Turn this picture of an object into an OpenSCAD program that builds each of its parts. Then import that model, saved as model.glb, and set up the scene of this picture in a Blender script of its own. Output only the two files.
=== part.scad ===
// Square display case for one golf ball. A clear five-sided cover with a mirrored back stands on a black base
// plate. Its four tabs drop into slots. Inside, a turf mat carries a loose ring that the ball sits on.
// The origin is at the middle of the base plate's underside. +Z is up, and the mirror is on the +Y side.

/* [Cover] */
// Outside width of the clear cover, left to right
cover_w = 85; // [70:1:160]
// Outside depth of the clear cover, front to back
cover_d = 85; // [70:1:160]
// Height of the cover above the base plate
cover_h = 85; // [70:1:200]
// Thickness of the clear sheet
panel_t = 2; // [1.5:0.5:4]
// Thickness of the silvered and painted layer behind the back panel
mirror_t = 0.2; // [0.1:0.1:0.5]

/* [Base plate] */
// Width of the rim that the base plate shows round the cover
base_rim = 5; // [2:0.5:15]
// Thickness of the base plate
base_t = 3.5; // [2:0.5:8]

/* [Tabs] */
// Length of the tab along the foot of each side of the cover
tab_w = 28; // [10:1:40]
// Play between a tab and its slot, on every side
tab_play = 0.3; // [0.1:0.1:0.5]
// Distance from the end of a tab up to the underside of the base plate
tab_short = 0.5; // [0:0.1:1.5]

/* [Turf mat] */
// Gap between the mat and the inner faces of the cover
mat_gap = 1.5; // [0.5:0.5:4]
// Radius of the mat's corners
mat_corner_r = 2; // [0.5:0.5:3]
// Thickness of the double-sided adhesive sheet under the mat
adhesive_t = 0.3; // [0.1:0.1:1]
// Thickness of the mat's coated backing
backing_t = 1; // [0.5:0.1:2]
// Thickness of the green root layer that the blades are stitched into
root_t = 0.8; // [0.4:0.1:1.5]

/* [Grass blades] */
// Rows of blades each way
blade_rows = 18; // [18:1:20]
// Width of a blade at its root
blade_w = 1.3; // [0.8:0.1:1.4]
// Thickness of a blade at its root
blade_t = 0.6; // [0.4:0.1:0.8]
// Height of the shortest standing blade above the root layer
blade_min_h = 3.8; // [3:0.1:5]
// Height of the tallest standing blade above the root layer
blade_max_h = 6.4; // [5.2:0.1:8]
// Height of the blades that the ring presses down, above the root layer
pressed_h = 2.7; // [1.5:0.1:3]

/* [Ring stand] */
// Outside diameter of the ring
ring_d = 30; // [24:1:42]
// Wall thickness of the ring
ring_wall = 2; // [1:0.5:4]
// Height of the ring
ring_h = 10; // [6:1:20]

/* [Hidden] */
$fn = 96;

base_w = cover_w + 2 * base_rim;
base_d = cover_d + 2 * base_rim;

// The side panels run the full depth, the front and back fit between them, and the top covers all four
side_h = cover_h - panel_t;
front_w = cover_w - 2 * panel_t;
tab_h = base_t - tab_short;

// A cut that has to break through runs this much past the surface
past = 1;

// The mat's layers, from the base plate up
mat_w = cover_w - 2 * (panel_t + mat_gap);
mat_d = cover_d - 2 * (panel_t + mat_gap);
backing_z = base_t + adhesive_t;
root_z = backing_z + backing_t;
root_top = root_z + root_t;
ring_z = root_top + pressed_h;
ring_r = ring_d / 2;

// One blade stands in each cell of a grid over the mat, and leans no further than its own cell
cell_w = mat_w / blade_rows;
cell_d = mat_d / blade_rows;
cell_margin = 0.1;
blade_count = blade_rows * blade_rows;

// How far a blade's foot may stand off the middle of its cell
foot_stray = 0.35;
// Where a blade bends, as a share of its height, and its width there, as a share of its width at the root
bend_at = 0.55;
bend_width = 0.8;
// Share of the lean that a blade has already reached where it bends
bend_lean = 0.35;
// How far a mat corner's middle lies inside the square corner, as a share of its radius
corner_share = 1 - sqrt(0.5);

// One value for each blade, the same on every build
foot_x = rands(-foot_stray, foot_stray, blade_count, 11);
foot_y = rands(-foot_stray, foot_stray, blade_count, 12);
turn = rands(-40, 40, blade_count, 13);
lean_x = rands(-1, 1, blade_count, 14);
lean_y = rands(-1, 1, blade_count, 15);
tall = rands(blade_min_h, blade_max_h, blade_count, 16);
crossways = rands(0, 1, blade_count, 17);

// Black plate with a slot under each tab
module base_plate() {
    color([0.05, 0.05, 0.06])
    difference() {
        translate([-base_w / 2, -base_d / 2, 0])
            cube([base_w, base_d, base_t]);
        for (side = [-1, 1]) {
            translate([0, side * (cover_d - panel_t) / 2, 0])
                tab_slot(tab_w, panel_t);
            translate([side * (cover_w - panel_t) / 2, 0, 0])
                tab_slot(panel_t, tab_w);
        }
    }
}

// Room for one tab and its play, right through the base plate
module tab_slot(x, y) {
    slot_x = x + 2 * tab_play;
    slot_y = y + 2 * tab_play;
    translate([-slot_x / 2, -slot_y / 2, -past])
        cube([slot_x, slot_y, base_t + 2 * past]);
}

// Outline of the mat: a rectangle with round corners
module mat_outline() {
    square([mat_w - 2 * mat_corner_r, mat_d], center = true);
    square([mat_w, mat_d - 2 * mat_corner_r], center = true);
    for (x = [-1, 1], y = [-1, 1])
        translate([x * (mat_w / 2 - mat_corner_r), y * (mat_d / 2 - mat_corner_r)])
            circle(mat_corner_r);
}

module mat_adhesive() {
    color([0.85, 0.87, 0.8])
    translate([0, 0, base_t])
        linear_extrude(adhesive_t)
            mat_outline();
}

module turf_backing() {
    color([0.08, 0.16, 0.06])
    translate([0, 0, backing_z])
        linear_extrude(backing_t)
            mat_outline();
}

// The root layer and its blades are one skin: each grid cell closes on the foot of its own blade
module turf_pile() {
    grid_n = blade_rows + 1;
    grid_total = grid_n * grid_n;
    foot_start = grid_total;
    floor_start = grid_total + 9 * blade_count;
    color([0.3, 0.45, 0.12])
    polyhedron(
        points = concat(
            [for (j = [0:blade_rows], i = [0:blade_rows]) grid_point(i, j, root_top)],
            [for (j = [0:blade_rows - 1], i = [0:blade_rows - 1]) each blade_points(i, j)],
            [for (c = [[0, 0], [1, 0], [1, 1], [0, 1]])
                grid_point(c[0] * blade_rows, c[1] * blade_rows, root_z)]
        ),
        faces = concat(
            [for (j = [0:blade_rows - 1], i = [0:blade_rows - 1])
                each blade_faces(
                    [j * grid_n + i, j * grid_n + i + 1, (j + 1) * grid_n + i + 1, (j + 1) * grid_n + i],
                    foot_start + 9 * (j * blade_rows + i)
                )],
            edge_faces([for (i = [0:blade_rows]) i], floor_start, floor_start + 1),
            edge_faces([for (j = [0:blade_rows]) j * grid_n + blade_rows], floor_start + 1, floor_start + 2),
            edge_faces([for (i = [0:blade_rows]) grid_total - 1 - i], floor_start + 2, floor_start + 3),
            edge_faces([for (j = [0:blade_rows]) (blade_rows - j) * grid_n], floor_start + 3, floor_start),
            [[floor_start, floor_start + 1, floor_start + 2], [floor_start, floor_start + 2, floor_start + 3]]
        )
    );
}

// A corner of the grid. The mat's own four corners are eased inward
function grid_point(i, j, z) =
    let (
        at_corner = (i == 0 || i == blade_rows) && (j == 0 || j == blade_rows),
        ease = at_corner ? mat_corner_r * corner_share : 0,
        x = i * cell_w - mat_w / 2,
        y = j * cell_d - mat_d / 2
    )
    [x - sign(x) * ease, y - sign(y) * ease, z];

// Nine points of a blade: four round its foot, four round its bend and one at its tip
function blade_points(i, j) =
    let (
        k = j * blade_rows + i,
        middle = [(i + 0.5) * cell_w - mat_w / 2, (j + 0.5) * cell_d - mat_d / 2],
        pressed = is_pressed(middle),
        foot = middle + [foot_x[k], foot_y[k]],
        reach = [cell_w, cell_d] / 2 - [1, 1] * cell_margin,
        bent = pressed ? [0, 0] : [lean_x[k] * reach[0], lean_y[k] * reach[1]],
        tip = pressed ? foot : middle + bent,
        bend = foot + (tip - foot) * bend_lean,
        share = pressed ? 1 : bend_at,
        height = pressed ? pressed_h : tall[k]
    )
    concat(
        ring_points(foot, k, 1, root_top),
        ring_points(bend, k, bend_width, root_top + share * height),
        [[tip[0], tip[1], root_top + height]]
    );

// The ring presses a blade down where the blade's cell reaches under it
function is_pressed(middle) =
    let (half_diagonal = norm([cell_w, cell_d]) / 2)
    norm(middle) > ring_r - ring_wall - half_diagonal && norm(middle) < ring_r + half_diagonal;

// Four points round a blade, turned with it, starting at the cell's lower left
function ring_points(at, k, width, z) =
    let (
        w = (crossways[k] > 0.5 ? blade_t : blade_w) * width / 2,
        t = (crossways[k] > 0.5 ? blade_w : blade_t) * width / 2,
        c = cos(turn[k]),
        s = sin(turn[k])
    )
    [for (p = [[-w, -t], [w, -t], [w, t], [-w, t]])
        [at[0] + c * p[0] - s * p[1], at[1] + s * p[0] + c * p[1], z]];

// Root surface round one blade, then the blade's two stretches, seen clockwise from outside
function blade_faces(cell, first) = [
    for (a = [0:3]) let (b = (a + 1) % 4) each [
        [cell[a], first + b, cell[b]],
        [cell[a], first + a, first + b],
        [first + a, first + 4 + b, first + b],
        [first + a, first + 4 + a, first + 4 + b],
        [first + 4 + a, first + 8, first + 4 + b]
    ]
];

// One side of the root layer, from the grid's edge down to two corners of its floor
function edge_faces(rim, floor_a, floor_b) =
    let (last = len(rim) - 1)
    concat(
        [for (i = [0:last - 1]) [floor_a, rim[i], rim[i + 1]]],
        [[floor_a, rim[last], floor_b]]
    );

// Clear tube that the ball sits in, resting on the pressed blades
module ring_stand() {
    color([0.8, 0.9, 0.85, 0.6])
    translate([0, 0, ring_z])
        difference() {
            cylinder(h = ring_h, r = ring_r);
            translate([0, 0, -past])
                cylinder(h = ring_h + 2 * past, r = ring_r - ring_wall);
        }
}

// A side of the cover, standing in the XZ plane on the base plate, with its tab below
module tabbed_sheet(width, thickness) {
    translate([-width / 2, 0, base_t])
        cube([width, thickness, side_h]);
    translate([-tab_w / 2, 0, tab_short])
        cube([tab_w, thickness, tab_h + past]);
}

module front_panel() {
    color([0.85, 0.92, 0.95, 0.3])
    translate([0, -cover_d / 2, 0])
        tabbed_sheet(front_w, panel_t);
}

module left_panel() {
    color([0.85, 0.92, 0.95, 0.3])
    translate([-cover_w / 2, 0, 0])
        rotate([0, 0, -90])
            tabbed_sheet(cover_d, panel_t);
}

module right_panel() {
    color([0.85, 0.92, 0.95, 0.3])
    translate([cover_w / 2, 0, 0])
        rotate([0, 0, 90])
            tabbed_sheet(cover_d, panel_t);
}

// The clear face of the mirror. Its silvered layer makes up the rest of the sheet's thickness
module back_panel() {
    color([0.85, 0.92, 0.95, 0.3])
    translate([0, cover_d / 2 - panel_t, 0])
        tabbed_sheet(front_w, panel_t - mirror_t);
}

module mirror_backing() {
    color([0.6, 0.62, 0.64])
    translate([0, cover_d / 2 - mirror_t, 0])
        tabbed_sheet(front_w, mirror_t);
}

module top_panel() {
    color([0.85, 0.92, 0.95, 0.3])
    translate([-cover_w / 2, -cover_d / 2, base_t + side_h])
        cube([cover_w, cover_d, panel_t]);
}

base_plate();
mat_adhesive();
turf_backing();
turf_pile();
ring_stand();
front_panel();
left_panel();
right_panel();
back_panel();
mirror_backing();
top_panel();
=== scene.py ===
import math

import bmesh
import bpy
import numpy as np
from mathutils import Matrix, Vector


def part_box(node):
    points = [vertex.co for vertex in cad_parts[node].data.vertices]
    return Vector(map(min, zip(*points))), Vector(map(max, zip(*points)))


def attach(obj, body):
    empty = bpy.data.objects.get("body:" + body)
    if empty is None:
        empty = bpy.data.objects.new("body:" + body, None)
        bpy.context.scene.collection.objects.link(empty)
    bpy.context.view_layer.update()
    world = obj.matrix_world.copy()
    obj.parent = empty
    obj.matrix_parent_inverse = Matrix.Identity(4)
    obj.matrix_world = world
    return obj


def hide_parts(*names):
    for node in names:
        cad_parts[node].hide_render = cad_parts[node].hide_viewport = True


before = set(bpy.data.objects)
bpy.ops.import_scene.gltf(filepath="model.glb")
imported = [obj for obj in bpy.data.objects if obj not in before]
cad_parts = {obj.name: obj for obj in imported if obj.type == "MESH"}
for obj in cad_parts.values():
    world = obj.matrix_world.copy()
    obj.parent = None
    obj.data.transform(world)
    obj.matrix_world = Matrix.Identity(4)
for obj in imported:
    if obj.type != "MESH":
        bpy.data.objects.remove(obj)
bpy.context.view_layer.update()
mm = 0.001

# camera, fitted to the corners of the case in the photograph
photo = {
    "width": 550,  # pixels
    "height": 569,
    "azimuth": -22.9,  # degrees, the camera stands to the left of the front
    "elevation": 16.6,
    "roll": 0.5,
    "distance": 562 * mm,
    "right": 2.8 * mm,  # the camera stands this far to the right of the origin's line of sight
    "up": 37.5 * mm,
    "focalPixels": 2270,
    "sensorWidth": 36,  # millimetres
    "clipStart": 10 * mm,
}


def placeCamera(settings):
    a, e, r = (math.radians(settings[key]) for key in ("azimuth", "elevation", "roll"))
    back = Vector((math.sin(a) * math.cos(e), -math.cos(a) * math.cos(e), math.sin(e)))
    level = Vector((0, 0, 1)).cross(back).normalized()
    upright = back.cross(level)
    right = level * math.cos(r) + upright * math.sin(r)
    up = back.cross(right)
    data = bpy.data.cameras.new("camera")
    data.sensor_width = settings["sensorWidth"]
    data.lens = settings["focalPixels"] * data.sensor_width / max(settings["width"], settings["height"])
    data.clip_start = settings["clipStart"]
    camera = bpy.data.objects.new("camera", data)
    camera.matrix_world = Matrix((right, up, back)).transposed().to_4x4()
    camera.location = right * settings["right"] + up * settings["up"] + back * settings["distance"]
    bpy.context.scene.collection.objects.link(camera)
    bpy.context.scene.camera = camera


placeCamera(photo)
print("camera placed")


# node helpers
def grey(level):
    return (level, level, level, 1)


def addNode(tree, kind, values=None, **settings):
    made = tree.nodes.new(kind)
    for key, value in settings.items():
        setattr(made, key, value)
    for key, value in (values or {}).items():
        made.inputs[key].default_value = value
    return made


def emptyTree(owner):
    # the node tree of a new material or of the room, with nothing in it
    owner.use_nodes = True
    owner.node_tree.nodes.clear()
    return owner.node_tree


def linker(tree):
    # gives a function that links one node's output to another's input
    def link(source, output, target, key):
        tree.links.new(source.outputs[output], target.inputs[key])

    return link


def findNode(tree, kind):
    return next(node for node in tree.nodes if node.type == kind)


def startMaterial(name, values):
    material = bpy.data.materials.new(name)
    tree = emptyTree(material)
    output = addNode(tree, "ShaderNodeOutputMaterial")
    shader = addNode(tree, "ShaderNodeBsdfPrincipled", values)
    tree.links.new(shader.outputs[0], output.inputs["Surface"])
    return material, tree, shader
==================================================
Instructions to follow –
Your task is to quote the lines above, beginning with the first and ending with the one that holds "the +Y side.".

Solution for this problem –
Turn this picture of an object into an OpenSCAD program that builds each of its parts. Then import that model, saved as model.glb, and set up the scene of this picture in a Blender script of its own. Output only the two files.
=== part.scad ===
// Square display case for one golf ball. A clear five-sided cover with a mirrored back stands on a black base
// plate. Its four tabs drop into slots. Inside, a turf mat carries a loose ring that the ball sits on.
// The origin is at the middle of the base plate's underside. +Z is up, and the mirror is on the +Y side.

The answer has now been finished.